What is inline function??
The __inline keyword tells the compiler to substitute the code within the function definition for every instance of a function call. However, substitution occurs only at the compiler’s discretion. For example, the compiler does not inline a function if its address is taken or if it is too large to inline.

27. What is overloading?
With the C++ language, you can overload functions and operators. Overloading is the practice of supplying more than one definition for a given function name in the same scope.
– Any two functions in a set of overloaded functions must have different argument lists.
– Overloading functions with argument lists of the same types, based on return type alone, is an error.

28. What is Overriding?
To override a method, a subclass of the class that originally declared the method must declare a method with the same name, return type (or a subclass of that return type), and same parameter list.
The definition of the method overriding is:
· Must have same method name.
· Must have same data type.
· Must have same argument list.
Overriding a method means that replacing a method functionality in child class.
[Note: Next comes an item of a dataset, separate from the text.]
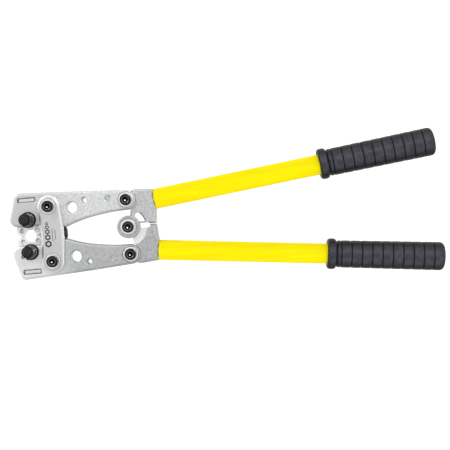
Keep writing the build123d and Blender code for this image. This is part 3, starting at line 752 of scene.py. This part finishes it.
def bead_points():
    """The round flange at the front of the grip, from its bore to the neck."""
    points = [(GRIP_BORE_R, BORE_START)]
    steps = 22
    for step in range(steps + 1):
        phase = math.pi * step / steps
        along = BEAD_LONG / 2 * (1 - math.copysign(abs(math.cos(phase)) ** BEAD_POWER, math.cos(phase)))
        radius = BEAD_BASE_R + (BEAD_R - BEAD_BASE_R) * math.sin(phase) ** BEAD_POWER
        points.append((radius, along))
    return points


def neck_points():
    """The hollow neck between the flange and the body."""
    steps = 10
    points = []
    for step in range(1, steps + 1):
        share = step / steps
        along = BEAD_LONG + (NECK_END - BEAD_LONG) * share
        blend = share * share * (3 - 2 * share)
        points.append((NECK_R + (body_radius(NECK_END) - NECK_R) * blend, along))
    return points


def groove_points(index):
    """One thin groove with rounded lips."""
    middle = FIRST_GROOVE + GROOVE_PITCH * index
    points = []
    for offset, share in GROOVE_SHAPE:
        along = middle + GROOVE_HALF * offset
        points.append((body_radius(along) - GROOVE_DEEP * share, along))
    return points


def section_points(index):
    """The crowned stretch after a groove, up to the next one or to the rounded end."""
    start = FIRST_GROOVE + GROOVE_PITCH * index + GROOVE_HALF
    last = index == GROOVE_COUNT - 1
    end = GRIP_LONG - END_ROUND if last else start + GROOVE_PITCH - 2 * GROOVE_HALF
    steps = 8
    places = [start + (end - start) * step / steps for step in range(1, steps)]
    return [(body_radius(along), along) for along in places]


def end_points():
    """The rounded end and its slightly domed face."""
    rim = body_radius(GRIP_LONG - END_ROUND)
    steps = 12
    points = []
    for step in range(steps + 1):
        turn = math.pi / 2 * step / steps
        along = GRIP_LONG - END_ROUND + (END_ROUND - END_DOME) * math.sin(turn)
        points.append((rim - END_DRAWN_IN * (1 - math.cos(turn)), along))
    flat = points[-1][0]
    for share in (0.85, 0.6, 0.3):
        points.append((flat * share, GRIP_LONG - END_DOME * share * share))
    return points + [(0, GRIP_LONG)]


def grip_profile():
    """The whole grip, from its blind bore over the flange, the neck and the ribs to its end."""
    points = bead_points() + neck_points()
    for index in range(GROOVE_COUNT):
        points += groove_points(index) + section_points(index)
    points += end_points()
    inner = GRIP_LONG - GRIP_PAST_TUBE + BORE_PAST_TUBE
    return [(0, inner), (GRIP_BORE_R, inner)] + points


def replace_grip(word, material):
    """A ribbed grip on the rear of a handle tube."""
    rear, axis = tube_axis(word)
    start = rear + axis * (GRIP_PAST_TUBE - GRIP_LONG)
    place = Matrix.Translation(start) @ axis.to_track_quat("Z", "Y").to_matrix().to_4x4()
    bm = bmesh.new()
    lathe(bm, place, grip_profile(), GRIP_SEGMENTS)
    piece = as_piece(f"{word}_grip_ribbed", bm, material, f"{word}_handle", 50.0)
    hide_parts(f"{word}_handle_grip")


# Mark and numbers


def flat_outline(bm, outer, inner, low, high):
    """A thin frame between two outlines with the same number of corners."""
    rings = []
    for outline, z in ((outer, high), (outer, low), (inner, low), (inner, high)):
        rings.append([bm.verts.new((x, y, z)) for x, y in outline])
    for first, second in zip(rings, rings[1:] + rings[:1]):
        join_rings(bm, first, second)


def mark_radius(index):
    """The radius of one of the mark's hexagons, from the largest to the smallest."""
    return MARK_HEX_LARGE + (MARK_HEX_SMALL - MARK_HEX_LARGE) * index / (MARK_HEX_COUNT - 1)


def hexagon_points(x, y, radius):
    """The corners of a hexagon with two of them on its Y axis."""
    turns = [math.pi / 3 * index + math.pi / 6 for index in range(6)]
    return [(x + radius * math.cos(turn), y + radius * math.sin(turn)) for turn in turns]


def bar_points(x, half_wide, low, high):
    """The corners of a bar along Y."""
    return [(x - half_wide, low), (x + half_wide, low), (x + half_wide, high), (x - half_wide, high)]


def plate_mark(material):
    """A row of hexagon outlines of changing size and two thin bars, on the front link plate."""
    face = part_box("link_plate_front")[1].z
    top = face + MARK_THICK
    middle_x = middle_of("link_bolts")[0]
    bm = bmesh.new()
    x = middle_x + MARK_X
    y = MARK_START + MARK_HEX_LARGE
    for index in range(MARK_HEX_COUNT):
        radius = mark_radius(index)
        hole = hexagon_points(x, y, radius * MARK_HEX_HOLE)
        flat_outline(bm, hexagon_points(x, y, radius), hole, face, top)
        y += radius + mark_radius(index + 1)
    for offset, reach in zip(MARK_BARS, MARK_BAR_REACH):
        low_y, high_y = MARK_BAR_Y - reach, MARK_BAR_Y + reach
        outer = bar_points(middle_x + offset, MARK_BAR_HALF_WIDE, low_y, high_y)
        low_slit, high_slit = low_y + MARK_BAR_EDGE, high_y - MARK_BAR_EDGE
        inner = bar_points(middle_x + offset, MARK_SLIT_HALF_WIDE, low_slit, high_slit)
        flat_outline(bm, outer, inner, face, top)
    as_piece("link_plate_mark", bm, material, "link_frame", 30.0)


def die_numbers(word, side, material):
    """A plain size number beside each notch, on the back of a die wheel."""
    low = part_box(f"{word}_die_wheel")[0]
    middle = middle_of(f"{word}_spring_collar")
    for index, text in enumerate(DIE_SIZES):
        curve = bpy.data.curves.new(f"{word}_die_number_{text}", "FONT")
        curve.body = text
        curve.size = NUMBER_HIGH
        curve.align_x = "CENTER"
        curve.align_y = "CENTER"
        curve.extrude = MARK_THICK
        number = bpy.data.objects.new(curve.name, curve)
        bpy.context.scene.collection.objects.link(number)
        turn = math.radians(side * (NOTCH_STEP * index - 90))
        x = middle[0] + NUMBER_REACH * math.cos(turn)
        y = middle[1] + NUMBER_REACH * math.sin(turn)
        number.location = (x, y, low.z)
        number.rotation_euler = (math.pi, 0, turn - math.pi / 2)
        bpy.context.view_layer.update()
        mesh = bpy.data.meshes.new_from_object(number)
        mesh.transform(number.matrix_world)
        bpy.data.objects.remove(number)
        piece = bpy.data.objects.new(f"{word}_die_size_{text}", mesh)
        mesh.materials.clear()
        mesh.materials.append(material)
        bpy.context.scene.collection.objects.link(piece)
        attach(piece, f"{word}_die")


# Stage


def area_light(name, target, place, size, power):
    """A round lamp that looks at the target."""
    light = bpy.data.lights.new(name, "AREA")
    light.shape = "DISK"
    light.size = size
    light.energy = power
    lamp = bpy.data.objects.new(name, light)
    lamp.location = place
    lamp.rotation_euler = (Vector(target) - Vector(place)).to_track_quat("-Z", "Y").to_euler()
    bpy.context.scene.collection.objects.link(lamp)
    return lamp


def set_stage():
    """White floor under the tool, a soft white room, and a small, a side and a low filling light."""
    low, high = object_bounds()
    middle = ((low.x + high.x) / 2, 0, 0)
    bm = bmesh.new()
    bmesh.ops.create_grid(bm, x_segments=4, y_segments=4, size=FLOOR_HALF)
    mesh = bpy.data.meshes.new("floor")
    bm.to_mesh(mesh)
    bm.free()
    mesh.materials.append(pale_floor())
    floor = bpy.data.objects.new("floor", mesh)
    floor.location = (middle[0], 0, low.z)
    floor.visible_diffuse = False
    floor.visible_glossy = False
    bpy.context.scene.collection.objects.link(floor)
    set_room()
    area_light("key", KEY_TARGET, *KEY_LIGHT)
    fill = area_light("fill", middle, *FILL_LIGHT)
    fill.visible_glossy = False
    area_light("side", middle, *SIDE_LIGHT)
    bpy.context.scene.view_settings.view_transform = "Standard"


def set_room():
    """A white tent: dim overhead, bright toward the sides and the lit table, open at the lower side."""
    world = bpy.data.worlds.new("room")
    world.use_nodes = True
    nodes = world.node_tree.nodes
    links = world.node_tree.links
    direction = nodes.new("ShaderNodeSeparateXYZ")
    links.new(nodes.new("ShaderNodeTexCoord").outputs["Generated"], direction.inputs[0])
    strength = nodes.new("ShaderNodeMath")
    strength.operation = "MULTIPLY"
    for socket, (axis, low, high, start, end) in zip(strength.inputs, ROOM_RAMPS):
        ramp = nodes.new("ShaderNodeMapRange")
        ramp.interpolation_type = "SMOOTHSTEP"
        links.new(direction.outputs[axis], ramp.inputs["Value"])
        for name, number in (("From Min", low), ("From Max", high), ("To Min", start), ("To Max", end)):
            ramp.inputs[name].default_value = number
        links.new(ramp.outputs["Result"], socket)
    background = nodes["Background"]
    background.inputs["Color"].default_value = (1, 1, 1, 1)
    links.new(strength.outputs["Value"], background.inputs["Strength"])
    bpy.context.scene.world = world


def set_camera():
    """The camera looks straight down."""
    data = bpy.data.cameras.new("camera")
    data.lens = CAMERA_LENS
    data.sensor_width = SENSOR_WIDTH
    data.clip_start = CLIP_START
    data.clip_end = CLIP_END
    camera = bpy.data.objects.new("camera", data)
    camera.location = CAMERA_AT
    camera.rotation_euler = (0, 0, math.radians(CAMERA_ROLL))
    bpy.context.scene.collection.objects.link(camera)
    bpy.context.scene.camera = camera


set_camera()
set_stage()
looks = make_looks()
paint_cad_nodes(looks)
replace_bolts("link_bolts", "link_frame", looks)
replace_bolts("centre_bolt", "upper_handle", looks)
ink = mark_ink()
plate_mark(ink)
for word, side in SIDES.items():
    replace_bolts(f"{word}_rear_bolt", f"{word}_jaw_body", looks)
    replace_spring(word, side, looks["spring_wire"])
    replace_grip(word, looks["grip_rubber"])
    die_numbers(word, side, ink)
To imply overriding functionality we need parent and child classes. In the child class you define the same method signature as one defined in the parent class.

29. How virtual functions are implemented C++?
Virtual functions are implemented using a table of function pointers, called the vtable. There is one entry in the table per virtual function in the class. This table is created by the constructor of the class. When a derived class is constructed, its base class is constructed first which creates the vtable. If the derived class overrides any of the base classes virtual functions, those entries in the vtable are overwritten by the derived class constructor. This is why you should never call virtual functions from a constructor: because the vtable entries for the object may not have been set up by the derived class constructor yet, so you might end up calling base class implementations of those virtual functions

30.What is name mangling in C++?
The process of encoding the parameter types with the function/method name into a unique name is called name mangling. The inverse process is called demangling.
For example Foo::bar(int, long) const is mangled as `bar__C3Fooil’.
For a constructor, the method name is left out. That is Foo::Foo(int, long) const is mangled as `__C3Fooil’.
What is the difference between a pointer and a reference?
A reference must always refer to some object and, therefore, must always be initialized; pointers do not have such restrictions. A pointer can be reassigned to point to different objects while a reference always refers to an object with which it was initialized.